Posthumè, rem solam qui facit, ille facit.
(In all that you do, do you wonder why you accomplish nothing?
After you die, you will do one thing, namely that.)

He that will have an oar forevery man’s boat, shall have none left to row his own. They, saith Melancthon, that will know aliquid in omnibus (something about everything), shall indeed know nihil in toto (nothing completely). Their admiration or dotage of a thing is extreme for the time, but it is a wonder if it outlive the age of a wonder, which is allowed but nine days. They are angry with time, and say the times are dead, because they produce no more innovations. Their inquiry of all things is not quam bonus (what is good?), but quam novum (what is new?). They are almost weary of the sun for continual shining. Continuance is a sufficient quarrel against the best things; and the manna of heaven is loathed because it is common.

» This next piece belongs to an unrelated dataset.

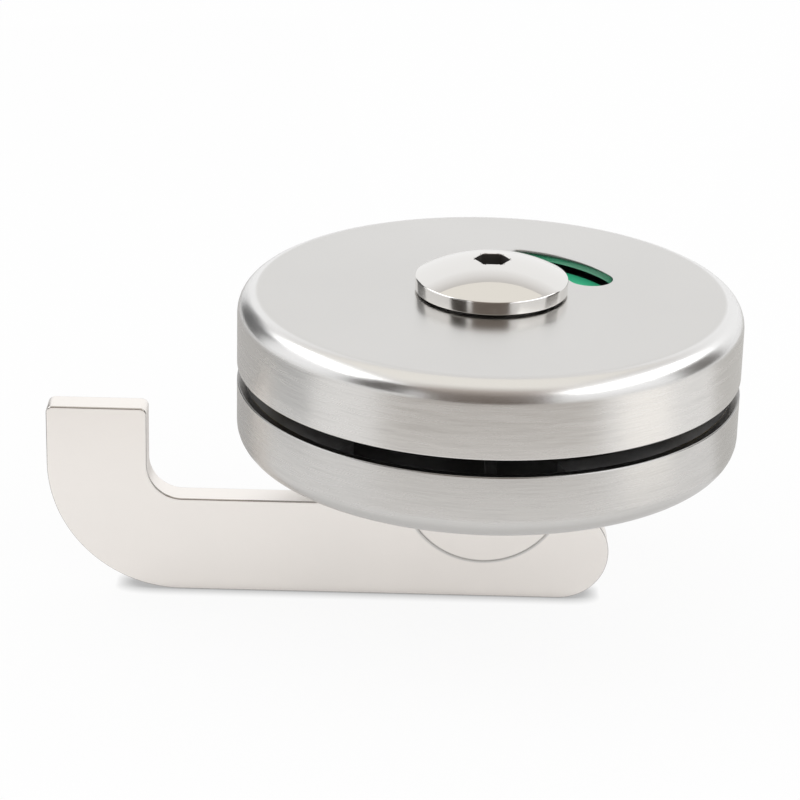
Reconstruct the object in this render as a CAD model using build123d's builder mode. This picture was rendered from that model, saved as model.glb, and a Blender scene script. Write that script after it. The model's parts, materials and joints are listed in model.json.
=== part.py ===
"""Indicator lock with a turn lever for a toilet or bathroom door, in millimetres.

The lever turns a square spindle that runs through the door to the outside rose. There it turns a
coloured disc behind a curved window, and a button with a key socket lets the lock be opened from outside.
The origin is on the spindle axis at the rim of the inside rose, which is the door's inside face.
+Z points out through the door, the lever points along -X, and +Y is away from the viewer.
"""
import os
from math import hypot
from math import sqrt

from build123d import *

os.makedirs("parts", exist_ok=True)

# Roses and the door between them
rose_diameter = 65.0
sheet = 1.2
cover_corner_radius = 3.0
inner_cover_height = 8.7
outer_cover_height = 9.8
rest_gap = 2.1
thickest_door = 13.0
slide_travel = thickest_door - rest_gap

# Clearances
running = 0.05
turning_gap = 0.3
seat = 0.05
pass_through = 0.3

# Cast bases that the covers snap over
base_wall = 3.9
base_rim_recess = 0.5
base_corner = 1.9
rib_count = 6
rib_width = 1.4
rib_height = 1.5
notch_start_angle = 232.0
notch_span = 55.0
notch_count = 2

# Through bolts and threaded posts
bolt_diameter = 3.9
thread_engagement = 3.0
bolt_head_diameter = 7.6
bolt_head_height = 2.2
bolt_key_width = 2.5
bolt_key_depth = 1.2
bolt_tip_chamfer = 0.4
bolt_seat_thickness = 1.3
thread_clearance = 0.08
post_diameter = 7.0
post_collar_diameter = 9.2
post_collar_height = 1.2
post_boss_wall = 2.0
post_edge_margin = 1.65

# Lever blade, a flat band bent once towards the door
blade_width = 13.1
blade_thickness = 3.8
blade_reach = 57.3
blade_tail = 16.7
blade_outer_bend = 17.7
blade_edge_radius = 0.5
blade_tip_corner = 0.9
blade_clearance_to_rose = 8.7
leg_gap_to_door = 4.8

# Lever hub, a round neck with a flat half-round tongue let into the blade
hub_diameter = 21.8
hub_neck_length = 7.6
hub_edge = 0.3
hub_bottom_radius = 1.0
tongue_diameter = 21.2
tongue_thickness = 4.6
tongue_edge = 0.3
tongue_centre_drop = 5.7
bearing_diameter = 16.0
hub_top_recess = 0.4
socket_floor = 0.8

# Bush, washer and ring that hold the hub in the inside base
bush_wall = 1.35
bush_flange_diameter = 23.0
bush_flange_thickness = 1.0
bush_proud = 0.1
boss_wall = 3.6
washer_thickness = 0.5
washer_width = 3.0
ring_thickness = 0.7
ring_groove_depth = 0.6
ring_proud = 1.3
ring_opening_angle = 60.0

# Square spindle and its grub screw
spindle_width = 6.0
spindle_end_chamfer = 0.5
grub_diameter = 4.0
grub_key_width = 2.0
grub_key_depth = 2.0
grub_recess = 0.5

# Detent: a sprung ball that holds the hub at each end of its turn
ball_diameter = 2.5
detent_turn = 90.0
dimple_depth = 0.7
dimple_count = 2
detent_bore_length = 9.2
detent_block_wall = 1.0
spring_wire = 0.35
spring_turns = 7

# Release button on the outside rose
button_diameter = 19.6
button_wall_height = 1.7
button_dome_rise = 2.6
button_edge_radius = 0.3
button_neck_diameter = 15.8
button_roof = 1.2
key_width = 4.05
key_depth = 2.8

# Release tube, indicator disc and window
tube_wall = 0.9
spindle_engagement = 6.45
tube_flange_diameter = 15.0
tube_flange_thickness = 0.8
release_bearing_length = 3.3
release_boss_wall = 3.7
disc_gap_to_posts = 4.0
disc_thickness = 0.8
disc_drop = 1.0
colour_thickness = 0.3
colour_margin = 0.1
colour_inner_diameter = 19.0
window_margin_in_disc = 0.3
window_gap_to_button = 1.6
window_start_angle = 24.5
window_span = 49.0
outer_floor_thickness = 1.6
outer_floor_drop = 0.7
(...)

This is not to be always the same, but never the same; and while they would be every thing, they are nothing: but like the worm Pliny writes of, multipoda, that hath many feet, yet is of slow pace. Awhile you shall have him in England, loving the simple truth; anon in Rome, grovelling before an image. Soon after he leaps to Amsterdam; and yet must he still be turning, till there be nothing left but to turn Turk. To winter an opinion is too tedious; he hath been many things. What he will be, you shall scarce know till he is nothing.


But the God of constancy would have his to be constant. Steadfast in your faith to him. ‘Continue in the faith, grounded and settled, and be not moved away from the hope of the gospel,’ Col. 1:23. Steadfast in your faithfulness to man, promising and not disappointing, Psalm 15:4. Do it aliud stantes, aliud sedentes, (whether standing or sitting) lest your changing with God teach God to change with you. Nemo potest tibi Christum auferre, nisi te illi auferas (Ambrose). No man can turn Christ from thee, unless thou turn thyself from Christ. or ‘Jesus Christ the same yesterday,’ &c.